Dated this 31 st day of January, 2007, at Kansas City, Kansas.
s/ John W. Lungstrum John W. Lungstrum United States District Judge
[1] Plaintiffs also move the court to reconsider a second order issued by the court on December 8, 2006 (an order denying plaintiffs’ motion to review the magistrate judge’s order granting defendant’s motion for protective order prohibiting discovery relating to adverse impact analyses) to the extent that order is based on conclusions reached in the court’s first order issued on December 8, 2006. For the reasons stated herein, then, plaintiffs’ motion to reconsider the court’s second order of December 8, 2006 is also denied.

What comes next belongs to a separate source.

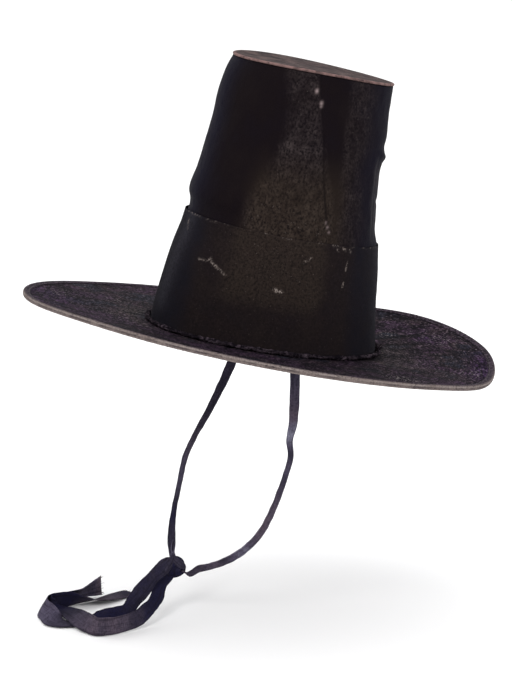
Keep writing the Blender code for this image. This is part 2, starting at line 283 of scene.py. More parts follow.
def attribute(tree, name):
    node = tree.nodes.new("ShaderNodeAttribute")
    node.attribute_name = name
    return node


def grain(tree, source, stretch, scale, detail=4, rough=0.55):
    spread = tree.nodes.new("ShaderNodeMapping")
    spread.inputs["Scale"].default_value = stretch
    link(tree, source, spread.inputs["Vector"])
    made = tree.nodes.new("ShaderNodeTexNoise")
    made.inputs["Scale"].default_value = scale
    made.inputs["Detail"].default_value = detail
    made.inputs["Roughness"].default_value = rough
    link(tree, spread.outputs["Vector"], made.inputs["Vector"])
    return made.outputs["Fac"]


def spanned(tree, source, low, high, toLow=0.0, toHigh=1.0):
    made = tree.nodes.new("ShaderNodeMapRange")
    made.inputs["From Min"].default_value = low
    made.inputs["From Max"].default_value = high
    made.inputs["To Min"].default_value = toLow
    made.inputs["To Max"].default_value = toHigh
    link(tree, source, made.inputs["Value"])
    return made.outputs["Result"]


def graded(tree, source, stops):
    made = tree.nodes.new("ShaderNodeValToRGB")
    ramp = made.color_ramp.elements
    while len(ramp) < len(stops):
        ramp.new(0.5)
    for mark, (at, colour) in zip(ramp, stops):
        mark.position = at
        mark.color = (*colour, 1)
    link(tree, source, made.inputs["Fac"])
    return made.outputs["Color"]


def joined(tree, kind, a, b):
    made = tree.nodes.new("ShaderNodeMath")
    made.operation = kind
    for socket, value in zip(made.inputs, (a, b)):
        if isinstance(value, (int, float)):
            socket.default_value = value
        else:
            link(tree, value, socket)
    return made.outputs["Value"]


def times(tree, a, b):
    return joined(tree, "MULTIPLY", a, b)


def blended(tree, amount, a, b):
    made = tree.nodes.new("ShaderNodeMix")
    made.data_type = "RGBA"
    made.clamp_factor = True
    if isinstance(amount, (int, float)):
        made.inputs["Factor"].default_value = amount
    else:
        link(tree, amount, made.inputs["Factor"])
    for socket, value in ((made.inputs[6], a), (made.inputs[7], b)):
        if isinstance(value, tuple):
            socket.default_value = (*value, 1)
        else:
            link(tree, value, socket)
    return made.outputs[2]


def tinted(tree, body, source, low, high, most, colour):
    return blended(tree, spanned(tree, source, low, high, 0.0, most), body, colour)


def bumped(tree, shader, height, strength, distance, under=None):
    made = tree.nodes.new("ShaderNodeBump")
    made.inputs["Strength"].default_value = strength
    made.inputs["Distance"].default_value = distance
    link(tree, height, made.inputs["Height"])
    if under is not None:
        link(tree, under, made.inputs["Normal"])
    link(tree, made.outputs["Normal"], shader.inputs["Normal"])
    return made.outputs["Normal"]


def markSockets(tree):
    split = tree.nodes.new("ShaderNodeSeparateColor")
    marks = attribute(tree, "marks")
    link(tree, marks.outputs["Color"], split.inputs["Color"])
    return split.outputs["Red"], split.outputs["Green"], split.outputs["Blue"], marks.outputs["Alpha"]


def coated(tree, shader, colour, rough, gloss):
    link(tree, colour, shader.inputs["Base Color"])
    shader.inputs["Roughness"].default_value = rough
    shader.inputs["Specular IOR Level"].default_value = gloss


# Crown: silk plush over a stiff shell

crownLook = {
    "around": 380,
    "up": 170,
    "insideUp": 24,
    "waver": 0.5,
    "fineWaver": 0.22,
    "setIn": 0.15,
    "seamDepth": 0.45,
    "seamRidge": 0.25,
    "cold": (0.0036, 0.0030, 0.0085),
    "dark": (0.0046, 0.0028, 0.0038),
    "warm": (0.0115, 0.0078, 0.0064),
    "sheenCold": (0.0300, 0.0245, 0.0300),
    "sheenWarm": (0.0318, 0.0232, 0.0188),
    "shade": (0.0022, 0.0018, 0.0026),
    "paleSpecks": (0.085, 0.072, 0.066),
    "pale": (0.26, 0.20, 0.20),
    "inside": (0.035, 0.026, 0.020),
    "insideStain": (0.060, 0.045, 0.035),
    # depths of the dents
    "longDent": 2.2,
    "pinch": 0.9,
    "lip": 1.6,
    "leftHollow": 1.3,
    "edgeFold": 0.9,
    "slantFold": 0.8,
    # how strong the painted sheen is, place by place, where the light catches the pile
    "frontSheen": 0.62,
    "frontFoldSheen": 0.38,
    "frontFootSheen": 0.25,
    "sideSheen": 0.42,
    "lowSheen": 0.50,
    "dentSheen": 0.40,
    "dentRimSheen": 0.55,
    "leftEdgeSheen": 0.22,
    "behindSheen": 0.36,
}

# height and turn of the front seam, and of the two edges of the painted sheen beside it
crownSeam = [
    (92, 15.7), (98, 14.5), (111, 11.9), (142, 7.2), (166, 4.4), (193, -0.5), (210, -3.4), (216, -4.2),
]
sheenLeft = [(92, -38), (117, -36.5), (134, -30.5), (154, -24), (174, -21.5), (193, -22.5), (210, -28)]
sheenRight = [(92, 19), (104, 18), (126, 14.5), (141, 9), (160, 4.5), (178, 0.5), (196, -3), (210, -6)]

# turn, height, reach and strength of the worn spots
wornSpots = [
    (-5.3, 202.4, 1.2, 1.0),
    (-0.9, 193.6, 1.2, 0.9),
    (-0.7, 191.4, 1.0, 0.7),
    (13.9, 101.0, 0.9, 0.7),
    (12.6, 104.5, 0.8, 0.6),
    (15.2, 97.5, 0.8, 0.7),
]


def crownDents(height, turn):
    degrees = np.degrees(turnGap(turn, 0))
    side = plateau(degrees, 52, 66, 98, 126)
    made = crownLook["longDent"] * side * plateau(height, 84, 100, 141, 160)
    made += crownLook["pinch"] * bell(height, 163, 4.5) * plateau(degrees, 56, 70, 88, 112)
    made -= crownLook["lip"] * bell(height + (degrees - 60) * 0.25, 158, 3.0) * side
    made += crownLook["leftHollow"] * np.exp(-((height - 98) / 7.0)**4) * bell(degrees, -104, 40)
    made += crownLook["edgeFold"] * bell(degrees, 57, 3.5) * plateau(height, 88, 104, 146, 160)
    made += crownLook["slantFold"] * bell(height + (degrees - 70) * 0.5, 122, 3.0) * side
    return made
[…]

[2] As the court noted in its December 8, 2006 memorandum and order, John Shannon testified that he utilized the adverse impact analyses in performing his own due diligence review of selection decisions, that he was not authorized to do so, and that his conduct was contrary to corporate policy. In explaining that defendant was not asserting the attorney- client privilege with respect to adverse impact analyses conducted by Mr. Shannon, then, the court noted that “defendant has produced documents relevant to Mr. Shannon’s ‘own’ adverse impact analyses.” In their motion to reconsider, plaintiffs assert that, in fact, none of the materials with regard to Mr. Shannon’s own review have been produced by defendant. The court’s December 8, 2006 order, however, did not purport to resolve whether non- privileged documents had been produced or whether defendant had met its discovery obligations in that regard; the sole issue before the court was whether defendant had waived the privilege by asserting its good faith compliance with the ADEA. Any issues concerning document production, then, should be advanced before the magistrate judge (appropriately, plaintiffs indicate that they have filed with the magistrate judge a motion to compel these documents).
[3] Plaintiffs also highlight in their motion to reconsider defendant’s privilege logs which allegedly show that defendant has withheld hundreds of “due diligence” documents based on the attorney-client privilege. These logs were not presented to the court prior to the submission of the motion to reconsider and, thus, the court need not consider those logs at this time. Similarly, plaintiffs criticize the court for failing to specifically address the deposition testimony of Deb Sprayberry and, instead, focusing solely on Ms. Sprayberry’s testimony at the evidentiary hearing before Judge Waxse. Ms. Sprayberry’s deposition testimony, however, was not submitted to the court in connection with the waiver issue and the court is hard-pressed to find error in failing to discuss that testimony under the circumstances. In any event, because the testimony was submitted in connection with a separate motion to review that the court had before it during the same time frame, the court did, in fact, review that testimony to the extent it provided insight into the waiver issue.